* Request
Give the data again, word for word.

* Dataset content
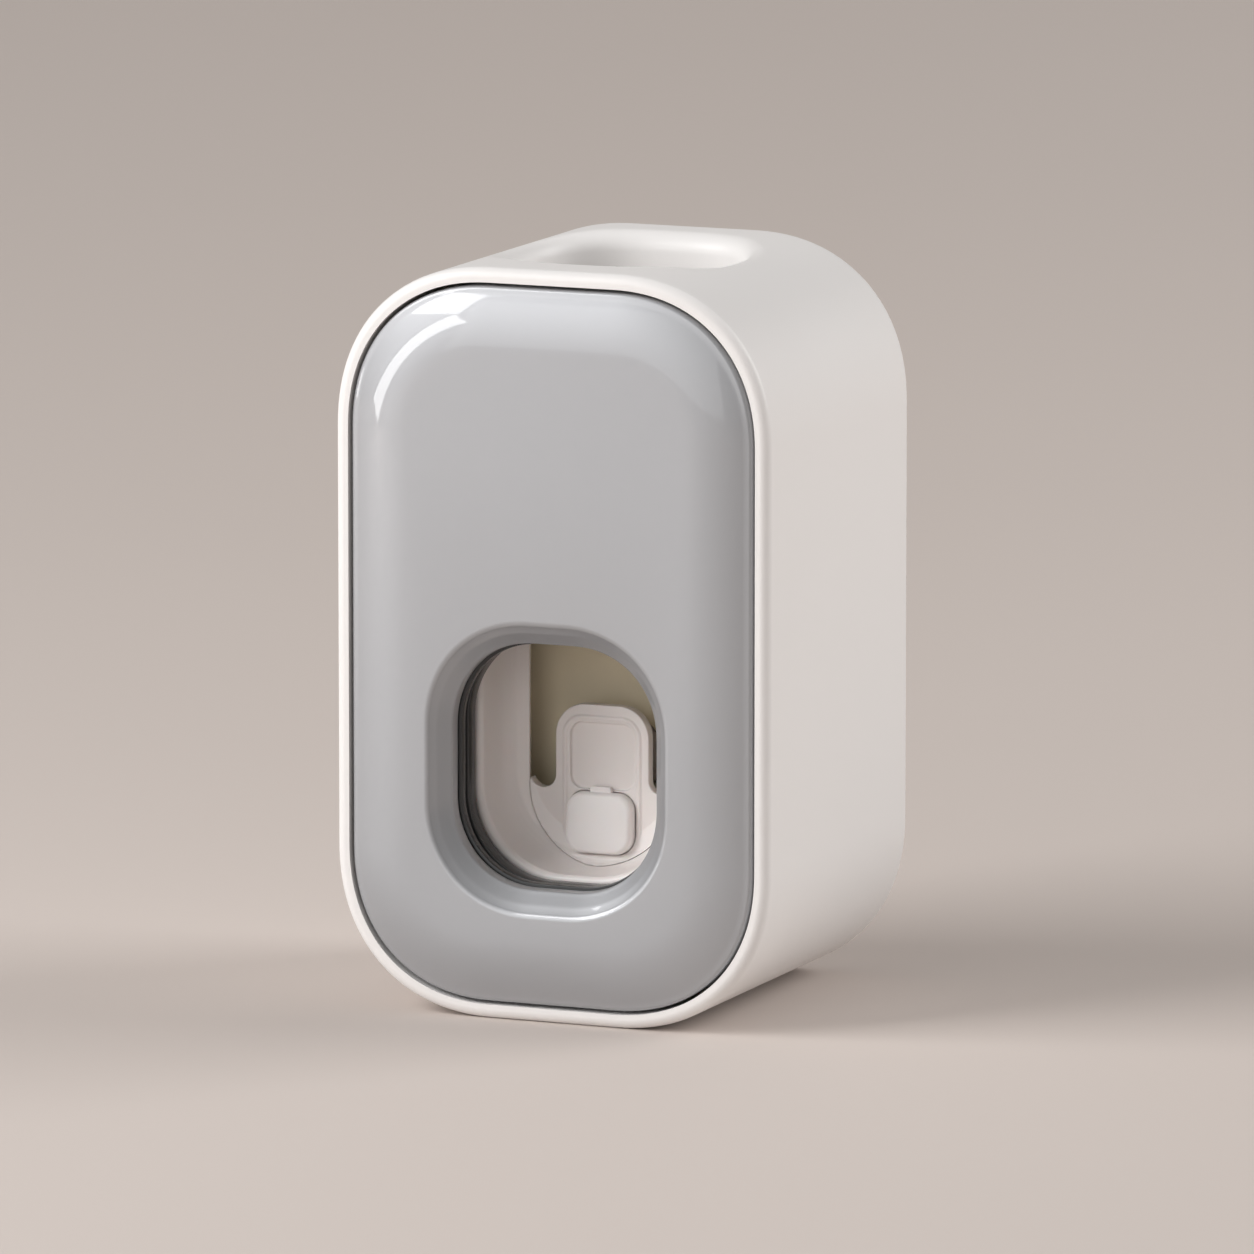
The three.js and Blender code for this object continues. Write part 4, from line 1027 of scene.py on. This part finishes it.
# %% [markdown]
# The hollow is a block in the shape of the outline, less the wall of the tube well and less the
# pocket for the wall bracket, so that both stay standing inside the housing. The recess in the back
# takes the bracket, and its floor has a slot for the bracket's hook with a wide mouth below.

# %% Hollow, bracket recess and hook slot
BRACKET_WIDTH = 34 * MM
BRACKET_HEIGHT = 33 * MM
BRACKET_CORNER = 4 * MM
BRACKET_TRAVEL = 10 * MM
BRACKET_TOP = 88 * MM
RECESS_DEPTH = 4 * MM
RECESS_WALL = 2 * MM
SLACK = 0.3 * MM
HOOK_BELOW = 5 * MM
HOOK_CUT = 3 * MM
HOOK_SLOT = (5.6 * MM, 12.3 * MM + 3 * MM, 2.0 * MM)
HOOK_SLOT_BELOW = 5.2 * MM
HOOK_MOUTH = (12.2 * MM, 7.2 * MM, 1.5 * MM)

recess_top = BRACKET_TOP + SLACK
recess_bottom = BRACKET_TOP - BRACKET_HEIGHT - BRACKET_TRAVEL - SLACK
recess_middle = (recess_top + recess_bottom) / 2
recess_height = recess_top - recess_bottom
recess_width = BRACKET_WIDTH + 2 * SLACK
recess_floor = back_y - RECESS_DEPTH
hook_z = BRACKET_TOP - BRACKET_HEIGHT / 2 - HOOK_BELOW

hollow = skin("hollow", [
    body_ring(SHELL_WALL, -MM),
    body_ring(SHELL_WALL, back_y - rim_y - BACK_WALL),
])
well_wall = skin("well_wall", [
    [Vector((x, y, WELL_BOTTOM)) for x, y in well_points(WELL_WALL)],
    [Vector((x, y, body_height)) for x, y in well_points(WELL_WALL)],
])
carve(hollow, well_wall)
pocket = round_rect(
    recess_width + 2 * RECESS_WALL, recess_height + 2 * RECESS_WALL,
    BRACKET_CORNER + RECESS_WALL, recess_middle,
)
carve(hollow, prism("pocket", pocket, recess_floor - RECESS_WALL, back_y + MM))
carve(housing, hollow)
recess = round_rect(recess_width, recess_height, BRACKET_CORNER, recess_middle)
carve(housing, prism("recess", recess, recess_floor, back_y + MM))
slot = round_rect(*HOOK_SLOT, hook_z - HOOK_SLOT_BELOW)
carve(housing, prism("hook_slot", slot, recess_floor - HOOK_CUT, recess_floor + MM))
mouth = round_rect(*HOOK_MOUTH, hook_z - BRACKET_TRAVEL)
carve(housing, prism("hook_mouth", mouth, recess_floor - HOOK_CUT, recess_floor + MM))
settle(housing)
smooth(housing, HOUSING_SHADE)
apply_modifier(housing, "WEIGHTED_NORMAL", keep_sharp=True, weight=NORMAL_WEIGHT)
dress(housing, white_shell, "housing", "white_shell", "outer_shell")

# %% [markdown]
# The pieces inside keep their solids from the frame, whose shapes are right, and get their
# finishes. The cream chassis and pump show through the slots of the bowl.

# %% Finishes of the pieces that stay
kept = {
    "core_chassis": cream_core,
    "pump_body": cream_core,
    "pump_end_cap": cream_core,
    "pump_plunger": bowl_white,
    "outlet_nozzle": bowl_white,
    "socket_ring": bowl_white,
    "pump_diaphragm": clear_silicone,
    "inlet_valve": clear_silicone,
    "outlet_valve": clear_silicone,
    "tube_socket": clear_silicone,
    "end_cap_seal": dark_ring,
    "return_spring": bright_steel,
    "lever_pin": bright_steel,
    "wall_bracket": white_shell,
    "adhesive_pad": foam_tape,
}
kept.update({f"core_screw_{i}": bright_steel for i in range(1, 5)})
for name, material in kept.items():
    node = nodes[name]
    node.data.materials.clear()
    node.data.materials.append(material)
print("kept nodes:", len(kept))

# %% [markdown]
# The part stands on a seamless sweep: a floor that curves up slowly into the wall behind it, in one
# matt warm grey. The curve is so wide that a camera behind the part still stands in front of it.
# It is stage, and not a piece of the object.

# %% Stage
FLOOR_HALF = 3.0
FLOOR_FRONT = -2.5
SWEEP_START = 0.2
SWEEP_RADIUS = 3.2
SWEEP_STEPS = 24
WALL_HEIGHT = 4.0


def sweep_profile():
    """Points (y, z) along the floor, up the curve and up the wall."""
    points = [(FLOOR_FRONT, 0), (SWEEP_START, 0)]
    for i in range(1, SWEEP_STEPS + 1):
        angle = math.pi / 2 * i / SWEEP_STEPS
        points.append((
            SWEEP_START + SWEEP_RADIUS * math.sin(angle),
            SWEEP_RADIUS * (1 - math.cos(angle)),
        ))
    points.append((SWEEP_START + SWEEP_RADIUS, WALL_HEIGHT))
    return points


sweep_mesh = bpy.data.meshes.new("sweep")
sweep_points = sweep_profile()
sweep_mesh.from_pydata(
    [(x, y, z) for y, z in sweep_points for x in (-FLOOR_HALF, FLOOR_HALF)],
    [],
    [(2 * i, 2 * i + 1, 2 * i + 3, 2 * i + 2) for i in range(len(sweep_points) - 1)],
)
sweep = bpy.data.objects.new("sweep", sweep_mesh)
sweep.rotation_euler = (0, 0, CAMERA_AZIMUTH)
bpy.context.scene.collection.objects.link(sweep)
sweep_mesh.shade_smooth()
sweep_paper = finish_for("sweep_paper", srgb(205, 194, 187), roughness=0.85, drift=0.02,
                         spread=0.03, grain=900, bump=0.15, cloud=3)
sweep_mesh.materials.append(sweep_paper)
print("sweep", len(sweep_mesh.polygons), "faces")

* Correct response
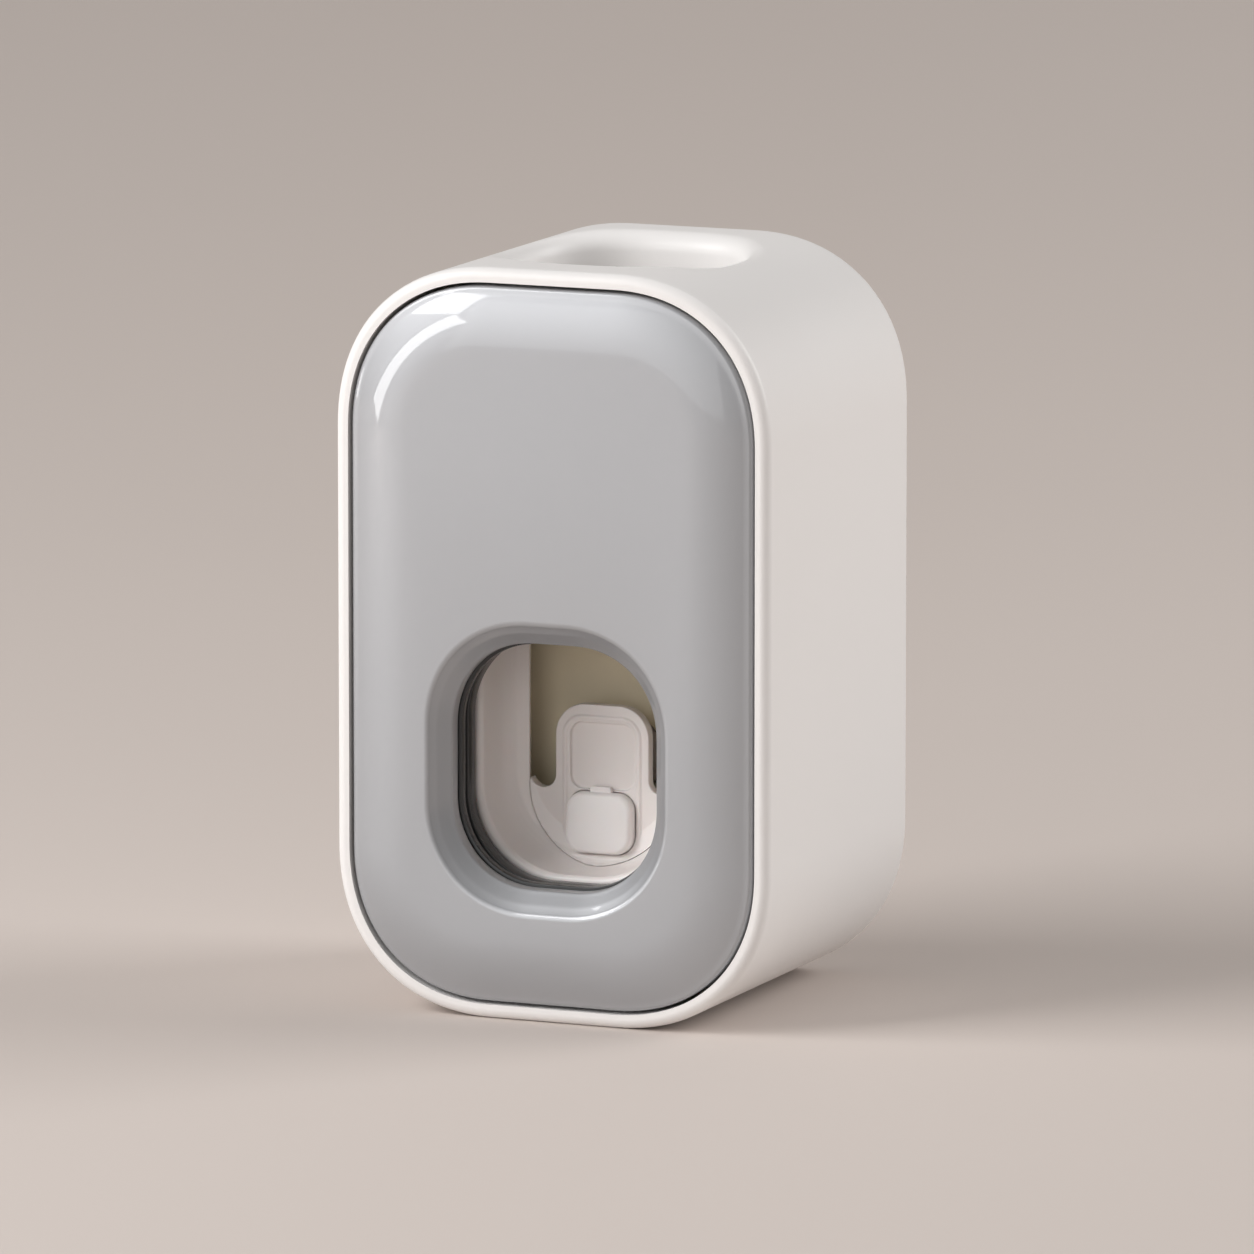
The three.js and Blender code for this object continues. Write part 4, from line 1027 of scene.py on. This part finishes it.
# %% [markdown]
# The hollow is a block in the shape of the outline, less the wall of the tube well and less the
# pocket for the wall bracket, so that both stay standing inside the housing. The recess in the back
# takes the bracket, and its floor has a slot for the bracket's hook with a wide mouth below.

# %% Hollow, bracket recess and hook slot
BRACKET_WIDTH = 34 * MM
BRACKET_HEIGHT = 33 * MM
BRACKET_CORNER = 4 * MM
BRACKET_TRAVEL = 10 * MM
BRACKET_TOP = 88 * MM
RECESS_DEPTH = 4 * MM
RECESS_WALL = 2 * MM
SLACK = 0.3 * MM
HOOK_BELOW = 5 * MM
HOOK_CUT = 3 * MM
HOOK_SLOT = (5.6 * MM, 12.3 * MM + 3 * MM, 2.0 * MM)
HOOK_SLOT_BELOW = 5.2 * MM
HOOK_MOUTH = (12.2 * MM, 7.2 * MM, 1.5 * MM)

recess_top = BRACKET_TOP + SLACK
recess_bottom = BRACKET_TOP - BRACKET_HEIGHT - BRACKET_TRAVEL - SLACK
recess_middle = (recess_top + recess_bottom) / 2
recess_height = recess_top - recess_bottom
recess_width = BRACKET_WIDTH + 2 * SLACK
recess_floor = back_y - RECESS_DEPTH
hook_z = BRACKET_TOP - BRACKET_HEIGHT / 2 - HOOK_BELOW

hollow = skin("hollow", [
    body_ring(SHELL_WALL, -MM),
    body_ring(SHELL_WALL, back_y - rim_y - BACK_WALL),
])
well_wall = skin("well_wall", [
    [Vector((x, y, WELL_BOTTOM)) for x, y in well_points(WELL_WALL)],
    [Vector((x, y, body_height)) for x, y in well_points(WELL_WALL)],
])
carve(hollow, well_wall)
pocket = round_rect(
    recess_width + 2 * RECESS_WALL, recess_height + 2 * RECESS_WALL,
    BRACKET_CORNER + RECESS_WALL, recess_middle,
)
carve(hollow, prism("pocket", pocket, recess_floor - RECESS_WALL, back_y + MM))
carve(housing, hollow)
recess = round_rect(recess_width, recess_height, BRACKET_CORNER, recess_middle)
carve(housing, prism("recess", recess, recess_floor, back_y + MM))
slot = round_rect(*HOOK_SLOT, hook_z - HOOK_SLOT_BELOW)
carve(housing, prism("hook_slot", slot, recess_floor - HOOK_CUT, recess_floor + MM))
mouth = round_rect(*HOOK_MOUTH, hook_z - BRACKET_TRAVEL)
carve(housing, prism("hook_mouth", mouth, recess_floor - HOOK_CUT, recess_floor + MM))
settle(housing)
smooth(housing, HOUSING_SHADE)
apply_modifier(housing, "WEIGHTED_NORMAL", keep_sharp=True, weight=NORMAL_WEIGHT)
dress(housing, white_shell, "housing", "white_shell", "outer_shell")

# %% [markdown]
# The pieces inside keep their solids from the frame, whose shapes are right, and get their
# finishes. The cream chassis and pump show through the slots of the bowl.

# %% Finishes of the pieces that stay
kept = {
    "core_chassis": cream_core,
    "pump_body": cream_core,
    "pump_end_cap": cream_core,
    "pump_plunger": bowl_white,
    "outlet_nozzle": bowl_white,
    "socket_ring": bowl_white,
    "pump_diaphragm": clear_silicone,
    "inlet_valve": clear_silicone,
    "outlet_valve": clear_silicone,
    "tube_socket": clear_silicone,
    "end_cap_seal": dark_ring,
    "return_spring": bright_steel,
    "lever_pin": bright_steel,
    "wall_bracket": white_shell,
    "adhesive_pad": foam_tape,
}
kept.update({f"core_screw_{i}": bright_steel for i in range(1, 5)})
for name, material in kept.items():
    node = nodes[name]
    node.data.materials.clear()
    node.data.materials.append(material)
print("kept nodes:", len(kept))

# %% [markdown]
# The part stands on a seamless sweep: a floor that curves up slowly into the wall behind it, in one
# matt warm grey. The curve is so wide that a camera behind the part still stands in front of it.
# It is stage, and not a piece of the object.

# %% Stage
FLOOR_HALF = 3.0
FLOOR_FRONT = -2.5
SWEEP_START = 0.2
SWEEP_RADIUS = 3.2
SWEEP_STEPS = 24
WALL_HEIGHT = 4.0


def sweep_profile():
    """Points (y, z) along the floor, up the curve and up the wall."""
    points = [(FLOOR_FRONT, 0), (SWEEP_START, 0)]
    for i in range(1, SWEEP_STEPS + 1):
        angle = math.pi / 2 * i / SWEEP_STEPS
        points.append((
            SWEEP_START + SWEEP_RADIUS * math.sin(angle),
            SWEEP_RADIUS * (1 - math.cos(angle)),
        ))
    points.append((SWEEP_START + SWEEP_RADIUS, WALL_HEIGHT))
    return points


sweep_mesh = bpy.data.meshes.new("sweep")
sweep_points = sweep_profile()
sweep_mesh.from_pydata(
    [(x, y, z) for y, z in sweep_points for x in (-FLOOR_HALF, FLOOR_HALF)],
    [],
    [(2 * i, 2 * i + 1, 2 * i + 3, 2 * i + 2) for i in range(len(sweep_points) - 1)],
)
sweep = bpy.data.objects.new("sweep", sweep_mesh)
sweep.rotation_euler = (0, 0, CAMERA_AZIMUTH)
bpy.context.scene.collection.objects.link(sweep)
sweep_mesh.shade_smooth()
sweep_paper = finish_for("sweep_paper", srgb(205, 194, 187), roughness=0.85, drift=0.02,
                         spread=0.03, grain=900, bump=0.15, cloud=3)
sweep_mesh.materials.append(sweep_paper)
print("sweep", len(sweep_mesh.polygons), "faces")